**WHAT IS BEING ASKED**: Copy exactly the lines of the records below, and only those lines, beginning with the line that contains "obj.matrix_parent_inverse = Matrix.Identity(4)" and ending with the line that contains "# ---- the CAD".

**RECORDS SHOWN**:
============

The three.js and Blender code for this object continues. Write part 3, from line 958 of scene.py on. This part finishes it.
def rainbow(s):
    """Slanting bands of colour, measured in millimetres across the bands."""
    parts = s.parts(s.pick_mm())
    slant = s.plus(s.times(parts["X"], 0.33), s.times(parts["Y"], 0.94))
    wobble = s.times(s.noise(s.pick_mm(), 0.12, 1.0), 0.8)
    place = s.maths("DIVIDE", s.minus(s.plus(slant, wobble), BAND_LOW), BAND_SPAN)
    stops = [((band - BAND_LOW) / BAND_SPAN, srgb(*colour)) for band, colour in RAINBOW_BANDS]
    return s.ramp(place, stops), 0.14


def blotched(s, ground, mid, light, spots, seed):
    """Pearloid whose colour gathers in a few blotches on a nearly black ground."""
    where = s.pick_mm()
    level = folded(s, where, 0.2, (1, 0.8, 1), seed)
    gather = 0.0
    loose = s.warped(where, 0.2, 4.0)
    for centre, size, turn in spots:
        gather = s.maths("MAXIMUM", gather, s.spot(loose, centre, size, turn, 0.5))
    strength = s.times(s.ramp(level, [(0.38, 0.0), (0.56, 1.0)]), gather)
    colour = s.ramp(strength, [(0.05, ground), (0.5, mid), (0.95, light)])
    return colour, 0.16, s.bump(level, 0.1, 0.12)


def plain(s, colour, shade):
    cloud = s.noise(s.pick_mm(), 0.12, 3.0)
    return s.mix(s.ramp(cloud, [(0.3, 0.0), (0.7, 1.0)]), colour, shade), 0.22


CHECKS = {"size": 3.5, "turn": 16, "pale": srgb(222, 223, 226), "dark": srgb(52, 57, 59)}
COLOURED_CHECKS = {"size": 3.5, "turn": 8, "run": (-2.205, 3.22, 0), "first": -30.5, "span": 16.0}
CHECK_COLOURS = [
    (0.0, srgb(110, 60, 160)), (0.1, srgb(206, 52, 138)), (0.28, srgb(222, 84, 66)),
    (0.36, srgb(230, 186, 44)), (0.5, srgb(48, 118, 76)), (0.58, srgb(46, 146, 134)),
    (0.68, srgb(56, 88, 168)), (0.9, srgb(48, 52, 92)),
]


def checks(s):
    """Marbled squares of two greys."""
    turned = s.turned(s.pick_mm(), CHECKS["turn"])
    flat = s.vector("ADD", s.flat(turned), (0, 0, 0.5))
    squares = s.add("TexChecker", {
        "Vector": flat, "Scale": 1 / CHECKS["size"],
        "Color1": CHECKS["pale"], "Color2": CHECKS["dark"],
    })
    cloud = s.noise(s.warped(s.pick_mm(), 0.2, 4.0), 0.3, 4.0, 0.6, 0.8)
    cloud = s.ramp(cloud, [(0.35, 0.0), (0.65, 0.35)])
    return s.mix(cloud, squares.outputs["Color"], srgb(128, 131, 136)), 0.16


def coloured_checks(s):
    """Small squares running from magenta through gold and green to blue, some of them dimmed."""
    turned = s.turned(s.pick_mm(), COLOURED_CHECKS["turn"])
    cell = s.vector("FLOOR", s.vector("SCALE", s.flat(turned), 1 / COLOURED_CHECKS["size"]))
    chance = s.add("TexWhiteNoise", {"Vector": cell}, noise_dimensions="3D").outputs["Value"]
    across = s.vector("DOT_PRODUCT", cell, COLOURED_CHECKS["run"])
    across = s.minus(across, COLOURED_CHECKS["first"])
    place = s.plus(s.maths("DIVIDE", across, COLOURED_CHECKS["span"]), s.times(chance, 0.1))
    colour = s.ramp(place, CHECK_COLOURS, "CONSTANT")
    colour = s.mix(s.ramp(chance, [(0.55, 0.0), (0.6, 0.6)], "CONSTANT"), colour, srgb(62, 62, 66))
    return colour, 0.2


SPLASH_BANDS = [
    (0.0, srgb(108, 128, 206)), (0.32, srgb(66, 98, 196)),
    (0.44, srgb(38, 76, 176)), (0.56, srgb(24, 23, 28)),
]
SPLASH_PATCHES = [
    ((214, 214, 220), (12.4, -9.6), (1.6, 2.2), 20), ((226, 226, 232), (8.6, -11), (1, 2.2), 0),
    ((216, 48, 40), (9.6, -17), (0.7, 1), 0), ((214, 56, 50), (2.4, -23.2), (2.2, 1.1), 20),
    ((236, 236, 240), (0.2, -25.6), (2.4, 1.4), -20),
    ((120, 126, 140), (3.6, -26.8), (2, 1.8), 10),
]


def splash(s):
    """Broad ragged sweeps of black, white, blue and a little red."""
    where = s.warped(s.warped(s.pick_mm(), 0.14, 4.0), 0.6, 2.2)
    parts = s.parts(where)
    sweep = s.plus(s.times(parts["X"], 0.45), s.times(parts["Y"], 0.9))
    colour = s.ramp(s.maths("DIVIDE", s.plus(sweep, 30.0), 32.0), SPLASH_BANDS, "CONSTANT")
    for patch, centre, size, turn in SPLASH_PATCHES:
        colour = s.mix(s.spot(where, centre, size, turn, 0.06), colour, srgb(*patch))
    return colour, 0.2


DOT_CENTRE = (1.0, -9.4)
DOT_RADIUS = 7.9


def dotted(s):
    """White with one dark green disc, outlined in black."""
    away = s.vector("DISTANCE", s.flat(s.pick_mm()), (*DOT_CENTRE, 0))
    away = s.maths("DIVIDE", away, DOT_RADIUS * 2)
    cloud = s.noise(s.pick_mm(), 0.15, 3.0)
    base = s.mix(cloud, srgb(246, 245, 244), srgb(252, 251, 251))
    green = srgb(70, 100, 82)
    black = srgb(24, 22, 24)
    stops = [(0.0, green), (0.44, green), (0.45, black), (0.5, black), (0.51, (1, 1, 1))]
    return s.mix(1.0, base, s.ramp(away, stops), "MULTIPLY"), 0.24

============

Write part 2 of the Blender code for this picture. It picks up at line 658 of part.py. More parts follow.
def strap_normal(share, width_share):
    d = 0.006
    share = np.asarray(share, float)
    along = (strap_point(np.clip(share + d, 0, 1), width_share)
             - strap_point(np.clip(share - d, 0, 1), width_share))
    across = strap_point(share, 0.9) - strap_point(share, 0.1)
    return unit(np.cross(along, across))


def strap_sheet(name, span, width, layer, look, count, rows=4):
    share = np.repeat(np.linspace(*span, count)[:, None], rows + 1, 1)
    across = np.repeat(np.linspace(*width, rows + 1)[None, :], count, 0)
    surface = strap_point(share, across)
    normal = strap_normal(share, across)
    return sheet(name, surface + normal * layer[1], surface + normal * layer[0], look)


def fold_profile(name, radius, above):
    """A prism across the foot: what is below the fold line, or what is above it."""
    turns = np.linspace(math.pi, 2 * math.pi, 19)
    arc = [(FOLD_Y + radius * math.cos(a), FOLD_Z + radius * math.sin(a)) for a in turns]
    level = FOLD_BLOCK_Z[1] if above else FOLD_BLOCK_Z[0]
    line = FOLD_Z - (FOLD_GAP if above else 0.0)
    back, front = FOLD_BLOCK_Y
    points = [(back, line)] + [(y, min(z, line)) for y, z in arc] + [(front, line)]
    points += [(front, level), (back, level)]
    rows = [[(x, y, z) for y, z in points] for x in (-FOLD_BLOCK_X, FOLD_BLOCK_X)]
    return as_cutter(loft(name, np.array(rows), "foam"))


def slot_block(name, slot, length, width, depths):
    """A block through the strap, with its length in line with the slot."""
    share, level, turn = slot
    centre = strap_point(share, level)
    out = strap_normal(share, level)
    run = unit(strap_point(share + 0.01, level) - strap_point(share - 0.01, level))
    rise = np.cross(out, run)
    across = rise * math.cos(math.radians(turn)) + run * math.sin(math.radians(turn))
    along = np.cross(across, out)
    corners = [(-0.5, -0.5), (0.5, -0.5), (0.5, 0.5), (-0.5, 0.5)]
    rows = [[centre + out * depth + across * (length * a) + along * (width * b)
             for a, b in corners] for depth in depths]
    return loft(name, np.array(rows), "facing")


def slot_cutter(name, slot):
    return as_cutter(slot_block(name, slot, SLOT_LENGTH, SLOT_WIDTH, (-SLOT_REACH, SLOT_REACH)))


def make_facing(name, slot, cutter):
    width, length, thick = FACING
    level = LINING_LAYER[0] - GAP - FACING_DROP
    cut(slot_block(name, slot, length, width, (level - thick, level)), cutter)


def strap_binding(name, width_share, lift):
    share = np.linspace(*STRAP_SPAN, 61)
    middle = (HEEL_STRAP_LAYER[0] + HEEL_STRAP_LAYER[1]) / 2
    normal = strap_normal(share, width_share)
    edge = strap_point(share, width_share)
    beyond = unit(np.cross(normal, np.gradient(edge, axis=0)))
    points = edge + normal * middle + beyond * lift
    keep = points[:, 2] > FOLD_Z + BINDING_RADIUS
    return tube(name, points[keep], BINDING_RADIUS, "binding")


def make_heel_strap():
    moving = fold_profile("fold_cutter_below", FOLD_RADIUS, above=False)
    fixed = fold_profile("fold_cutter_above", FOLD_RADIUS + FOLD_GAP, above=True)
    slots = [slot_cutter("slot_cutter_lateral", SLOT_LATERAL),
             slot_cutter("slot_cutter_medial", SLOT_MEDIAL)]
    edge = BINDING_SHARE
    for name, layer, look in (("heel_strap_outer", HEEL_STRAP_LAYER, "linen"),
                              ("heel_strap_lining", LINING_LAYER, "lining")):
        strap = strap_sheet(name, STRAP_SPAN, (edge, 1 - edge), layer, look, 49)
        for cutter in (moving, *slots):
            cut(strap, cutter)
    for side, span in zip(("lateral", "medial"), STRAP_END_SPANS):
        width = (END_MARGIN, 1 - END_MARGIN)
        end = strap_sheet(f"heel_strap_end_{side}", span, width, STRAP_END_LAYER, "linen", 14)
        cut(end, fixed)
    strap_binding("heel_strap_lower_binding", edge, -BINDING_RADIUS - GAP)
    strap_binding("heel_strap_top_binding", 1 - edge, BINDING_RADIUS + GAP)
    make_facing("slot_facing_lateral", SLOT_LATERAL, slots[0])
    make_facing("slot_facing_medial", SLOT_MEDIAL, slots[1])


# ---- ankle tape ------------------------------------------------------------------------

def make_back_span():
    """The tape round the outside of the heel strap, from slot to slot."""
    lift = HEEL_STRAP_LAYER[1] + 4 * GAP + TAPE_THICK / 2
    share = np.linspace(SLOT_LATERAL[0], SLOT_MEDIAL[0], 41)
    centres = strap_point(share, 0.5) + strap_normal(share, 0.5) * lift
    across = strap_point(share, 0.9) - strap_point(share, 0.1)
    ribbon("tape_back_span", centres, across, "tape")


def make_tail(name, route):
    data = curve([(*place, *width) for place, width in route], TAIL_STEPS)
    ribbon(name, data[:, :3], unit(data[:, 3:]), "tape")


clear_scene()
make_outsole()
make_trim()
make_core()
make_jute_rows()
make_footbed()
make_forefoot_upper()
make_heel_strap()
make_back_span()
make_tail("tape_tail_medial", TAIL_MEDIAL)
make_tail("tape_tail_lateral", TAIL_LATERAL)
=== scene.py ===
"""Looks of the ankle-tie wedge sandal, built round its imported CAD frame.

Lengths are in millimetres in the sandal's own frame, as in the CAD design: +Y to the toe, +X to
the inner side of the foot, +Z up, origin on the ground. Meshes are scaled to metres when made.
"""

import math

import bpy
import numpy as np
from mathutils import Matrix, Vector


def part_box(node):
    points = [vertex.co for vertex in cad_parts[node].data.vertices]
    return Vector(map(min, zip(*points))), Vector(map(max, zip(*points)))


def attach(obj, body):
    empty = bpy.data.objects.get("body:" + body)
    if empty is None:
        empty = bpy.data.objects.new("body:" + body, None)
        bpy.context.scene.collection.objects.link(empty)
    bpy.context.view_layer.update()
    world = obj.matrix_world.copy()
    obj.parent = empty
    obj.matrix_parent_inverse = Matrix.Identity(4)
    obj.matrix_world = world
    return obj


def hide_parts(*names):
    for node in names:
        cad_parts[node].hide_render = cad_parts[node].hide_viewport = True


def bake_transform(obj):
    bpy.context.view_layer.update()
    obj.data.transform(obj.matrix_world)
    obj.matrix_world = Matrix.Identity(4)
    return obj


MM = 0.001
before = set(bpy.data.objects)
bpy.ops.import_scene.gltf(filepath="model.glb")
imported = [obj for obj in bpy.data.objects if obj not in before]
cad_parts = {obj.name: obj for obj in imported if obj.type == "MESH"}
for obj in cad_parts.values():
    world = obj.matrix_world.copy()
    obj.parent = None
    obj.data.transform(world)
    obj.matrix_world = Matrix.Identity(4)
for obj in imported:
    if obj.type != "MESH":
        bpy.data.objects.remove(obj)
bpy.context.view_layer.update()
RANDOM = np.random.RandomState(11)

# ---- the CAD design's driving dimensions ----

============

**RESPONSE**:
    obj.matrix_parent_inverse = Matrix.Identity(4)
    obj.matrix_world = world
    return obj


def hide_parts(*names):
    for node in names:
        cad_parts[node].hide_render = cad_parts[node].hide_viewport = True


def bake_transform(obj):
    bpy.context.view_layer.update()
    obj.data.transform(obj.matrix_world)
    obj.matrix_world = Matrix.Identity(4)
    return obj


MM = 0.001
before = set(bpy.data.objects)
bpy.ops.import_scene.gltf(filepath="model.glb")
imported = [obj for obj in bpy.data.objects if obj not in before]
cad_parts = {obj.name: obj for obj in imported if obj.type == "MESH"}
for obj in cad_parts.values():
    world = obj.matrix_world.copy()
    obj.parent = None
    obj.data.transform(world)
    obj.matrix_world = Matrix.Identity(4)
for obj in imported:
    if obj.type != "MESH":
        bpy.data.objects.remove(obj)
bpy.context.view_layer.update()
RANDOM = np.random.RandomState(11)

# ---- the CAD design's driving dimensions ----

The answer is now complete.